I ended up adding an additional 1/8 wavelength of feedline so that it came out to a voltage loop, and it then would match with parallel tuning and no tapping down (but required a dual 300 pf 7kv tuning cap plus a 50 pf fixed vacuum across the coil), and it would take a kw fully modulated with no problem.  I used that antenna for a couple of years until I got my radial ground system installed in order to use the tower as a series-fed quarter wave vertical.

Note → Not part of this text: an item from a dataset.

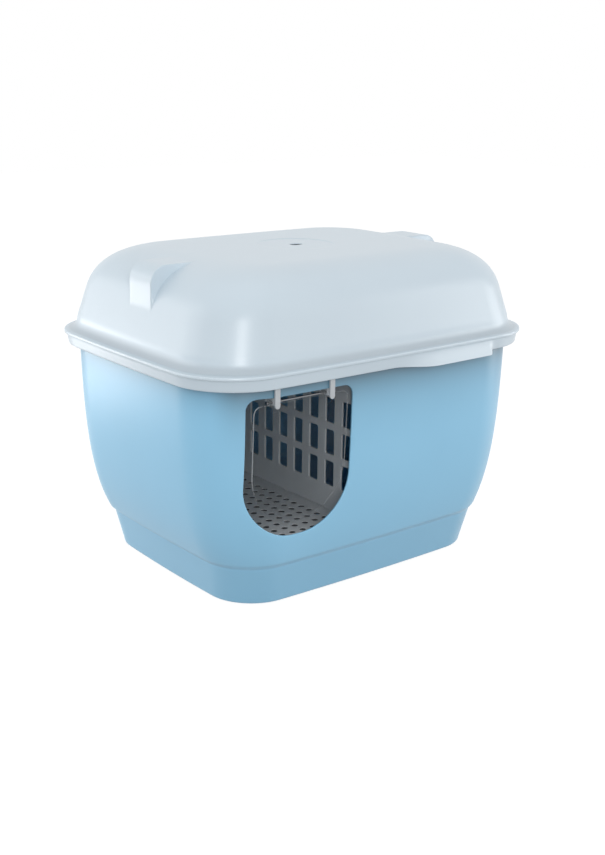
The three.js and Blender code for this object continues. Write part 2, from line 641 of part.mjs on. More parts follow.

BTW, I have found an effective method for running series feed on a balanced link-coupled tuner using a conventional split stator tuning cap.  Just split the coil in two at the midpoint and connect the feedline across the gap.  The split stator cap goes across the ends of the coil in usual fashion, and the link goes over the middle of the coil in usual fashion.  In addition, this is more convenient to tune (requiring only one knob),  than having two separate caps, one in series with each end of the coil.

[Steve - WB3HUZ]

Good stuff. Yes, adding or subtracting (if possible) some line can make a big difference. I saw a "tuner" design (mated to a particular antenna) on the Web 5-6 years ago that was nothing more than a cap and an arrangement to switch in/out various length of ladder line. The guy had the thing working on all bands 80-10. Pretty neat.

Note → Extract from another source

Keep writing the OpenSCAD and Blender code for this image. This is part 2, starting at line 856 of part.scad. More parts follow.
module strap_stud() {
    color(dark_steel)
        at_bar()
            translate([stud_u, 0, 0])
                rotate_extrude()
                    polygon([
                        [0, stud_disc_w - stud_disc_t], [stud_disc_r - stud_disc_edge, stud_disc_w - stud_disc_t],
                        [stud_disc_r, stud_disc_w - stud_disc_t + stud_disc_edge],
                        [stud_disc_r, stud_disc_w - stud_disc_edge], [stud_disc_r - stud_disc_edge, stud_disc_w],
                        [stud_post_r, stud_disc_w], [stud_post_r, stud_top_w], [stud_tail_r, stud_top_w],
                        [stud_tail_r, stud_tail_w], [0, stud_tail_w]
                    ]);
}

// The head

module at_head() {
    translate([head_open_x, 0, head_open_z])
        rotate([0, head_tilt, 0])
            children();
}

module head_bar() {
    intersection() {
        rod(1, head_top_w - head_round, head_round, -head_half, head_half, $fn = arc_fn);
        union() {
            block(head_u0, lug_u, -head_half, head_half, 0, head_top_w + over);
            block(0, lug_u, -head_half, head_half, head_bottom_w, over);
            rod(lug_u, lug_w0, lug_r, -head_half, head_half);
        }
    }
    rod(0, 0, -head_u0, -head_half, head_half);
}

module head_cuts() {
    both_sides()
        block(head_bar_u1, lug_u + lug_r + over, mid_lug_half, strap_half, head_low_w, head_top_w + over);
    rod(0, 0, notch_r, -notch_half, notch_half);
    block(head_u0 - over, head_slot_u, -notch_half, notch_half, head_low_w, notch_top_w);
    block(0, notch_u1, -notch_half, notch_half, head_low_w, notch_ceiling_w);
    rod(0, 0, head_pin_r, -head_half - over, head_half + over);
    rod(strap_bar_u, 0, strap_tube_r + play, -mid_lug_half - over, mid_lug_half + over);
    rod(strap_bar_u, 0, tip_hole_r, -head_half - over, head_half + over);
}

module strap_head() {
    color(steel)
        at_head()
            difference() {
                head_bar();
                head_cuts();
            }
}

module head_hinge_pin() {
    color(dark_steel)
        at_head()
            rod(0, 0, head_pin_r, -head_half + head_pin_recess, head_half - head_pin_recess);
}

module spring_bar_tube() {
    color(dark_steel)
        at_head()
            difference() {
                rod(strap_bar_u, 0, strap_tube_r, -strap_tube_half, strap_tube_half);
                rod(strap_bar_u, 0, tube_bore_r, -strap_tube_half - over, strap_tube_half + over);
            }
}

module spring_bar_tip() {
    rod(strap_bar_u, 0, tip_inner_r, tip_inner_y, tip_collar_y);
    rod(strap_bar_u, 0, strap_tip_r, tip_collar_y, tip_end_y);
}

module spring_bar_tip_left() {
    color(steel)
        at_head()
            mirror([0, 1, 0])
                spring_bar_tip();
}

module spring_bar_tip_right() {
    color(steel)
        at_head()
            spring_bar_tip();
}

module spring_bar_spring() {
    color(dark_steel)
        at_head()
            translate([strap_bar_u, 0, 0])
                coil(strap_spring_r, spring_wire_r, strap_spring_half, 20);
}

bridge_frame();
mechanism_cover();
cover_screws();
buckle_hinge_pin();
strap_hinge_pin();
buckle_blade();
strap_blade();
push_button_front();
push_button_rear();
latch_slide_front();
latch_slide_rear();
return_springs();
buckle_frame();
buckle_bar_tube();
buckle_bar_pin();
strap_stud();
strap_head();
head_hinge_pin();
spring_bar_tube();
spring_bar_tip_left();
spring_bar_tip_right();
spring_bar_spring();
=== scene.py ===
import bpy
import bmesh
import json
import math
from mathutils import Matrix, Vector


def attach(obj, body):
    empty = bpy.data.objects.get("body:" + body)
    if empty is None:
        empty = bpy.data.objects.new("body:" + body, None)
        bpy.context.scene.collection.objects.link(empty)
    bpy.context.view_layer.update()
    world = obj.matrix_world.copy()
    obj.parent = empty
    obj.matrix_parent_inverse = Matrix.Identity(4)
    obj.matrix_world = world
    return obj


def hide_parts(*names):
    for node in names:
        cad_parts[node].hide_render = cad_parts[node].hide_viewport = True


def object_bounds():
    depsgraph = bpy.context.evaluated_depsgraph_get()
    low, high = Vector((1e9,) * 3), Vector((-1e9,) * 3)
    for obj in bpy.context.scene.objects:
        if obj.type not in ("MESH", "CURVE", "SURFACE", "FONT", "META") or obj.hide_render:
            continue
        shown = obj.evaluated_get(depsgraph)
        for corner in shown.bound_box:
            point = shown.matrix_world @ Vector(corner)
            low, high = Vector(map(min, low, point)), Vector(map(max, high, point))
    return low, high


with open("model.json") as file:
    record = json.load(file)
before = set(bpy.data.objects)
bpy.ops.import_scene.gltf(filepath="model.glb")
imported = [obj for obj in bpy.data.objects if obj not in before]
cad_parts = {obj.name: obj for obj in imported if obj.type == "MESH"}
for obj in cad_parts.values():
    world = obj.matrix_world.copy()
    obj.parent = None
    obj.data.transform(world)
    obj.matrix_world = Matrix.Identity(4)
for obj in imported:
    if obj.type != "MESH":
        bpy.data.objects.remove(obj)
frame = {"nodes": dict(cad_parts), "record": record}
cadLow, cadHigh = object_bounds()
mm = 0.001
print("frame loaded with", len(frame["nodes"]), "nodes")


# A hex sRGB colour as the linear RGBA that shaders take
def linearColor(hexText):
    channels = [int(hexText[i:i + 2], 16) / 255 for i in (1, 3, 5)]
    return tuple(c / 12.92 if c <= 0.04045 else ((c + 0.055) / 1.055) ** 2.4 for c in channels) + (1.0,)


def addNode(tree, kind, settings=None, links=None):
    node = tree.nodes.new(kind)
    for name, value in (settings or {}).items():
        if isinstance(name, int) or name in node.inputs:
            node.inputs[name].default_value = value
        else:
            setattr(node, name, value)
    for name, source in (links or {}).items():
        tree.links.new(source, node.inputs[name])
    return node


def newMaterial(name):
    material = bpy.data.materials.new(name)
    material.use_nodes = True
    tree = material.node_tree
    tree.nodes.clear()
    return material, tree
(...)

I've seen the tuning arrangement you describe below in some older handbooks. You are right, this is the superior mechanical approach.

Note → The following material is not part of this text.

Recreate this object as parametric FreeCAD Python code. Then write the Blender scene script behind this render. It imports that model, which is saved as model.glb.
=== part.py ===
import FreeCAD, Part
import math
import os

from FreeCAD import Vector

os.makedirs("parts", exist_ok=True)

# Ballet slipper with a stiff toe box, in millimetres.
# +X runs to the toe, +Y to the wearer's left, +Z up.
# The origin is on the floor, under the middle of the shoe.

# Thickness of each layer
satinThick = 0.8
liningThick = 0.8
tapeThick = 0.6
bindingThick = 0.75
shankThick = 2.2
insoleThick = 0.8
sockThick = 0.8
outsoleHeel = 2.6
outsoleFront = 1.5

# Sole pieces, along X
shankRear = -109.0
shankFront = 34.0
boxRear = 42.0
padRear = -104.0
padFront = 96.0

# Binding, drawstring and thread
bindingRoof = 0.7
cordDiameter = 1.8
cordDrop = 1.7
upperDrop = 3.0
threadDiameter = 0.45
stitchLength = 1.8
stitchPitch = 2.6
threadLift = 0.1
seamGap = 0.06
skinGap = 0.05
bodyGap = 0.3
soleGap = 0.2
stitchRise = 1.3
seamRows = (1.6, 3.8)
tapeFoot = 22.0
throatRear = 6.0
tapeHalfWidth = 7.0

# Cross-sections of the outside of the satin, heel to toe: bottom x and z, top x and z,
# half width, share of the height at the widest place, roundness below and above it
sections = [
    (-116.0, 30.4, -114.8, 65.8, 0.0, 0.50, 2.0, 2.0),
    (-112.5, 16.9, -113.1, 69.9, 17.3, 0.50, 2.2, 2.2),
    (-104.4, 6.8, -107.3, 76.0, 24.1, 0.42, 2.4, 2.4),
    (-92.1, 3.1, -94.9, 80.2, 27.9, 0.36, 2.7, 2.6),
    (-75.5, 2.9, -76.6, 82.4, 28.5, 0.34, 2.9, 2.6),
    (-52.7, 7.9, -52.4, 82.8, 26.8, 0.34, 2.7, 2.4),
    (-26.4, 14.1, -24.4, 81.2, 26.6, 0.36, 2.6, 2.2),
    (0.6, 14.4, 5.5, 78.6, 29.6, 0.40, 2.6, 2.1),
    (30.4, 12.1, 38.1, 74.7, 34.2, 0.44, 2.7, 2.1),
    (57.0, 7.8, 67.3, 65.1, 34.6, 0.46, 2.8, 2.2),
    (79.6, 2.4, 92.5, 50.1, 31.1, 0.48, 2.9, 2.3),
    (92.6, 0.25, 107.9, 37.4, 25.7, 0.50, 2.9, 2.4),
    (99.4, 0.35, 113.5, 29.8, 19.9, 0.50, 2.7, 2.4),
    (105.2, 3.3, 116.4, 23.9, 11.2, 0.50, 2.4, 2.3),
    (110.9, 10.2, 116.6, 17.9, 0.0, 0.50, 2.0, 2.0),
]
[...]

BTW, I have found an effective method for running series feed on a balanced link-coupled tuner using a conventional split stator tuning cap.  Just split the coil in two at the midpoint and connect the feedline across the gap.  The split stator cap goes across the ends of the coil in usual fashion, and the link goes over the middle of the coil in usual fashion.  In addition, this is more convenient to tune (requiring only one knob),  than having two separate caps, one in series with each end of the coil.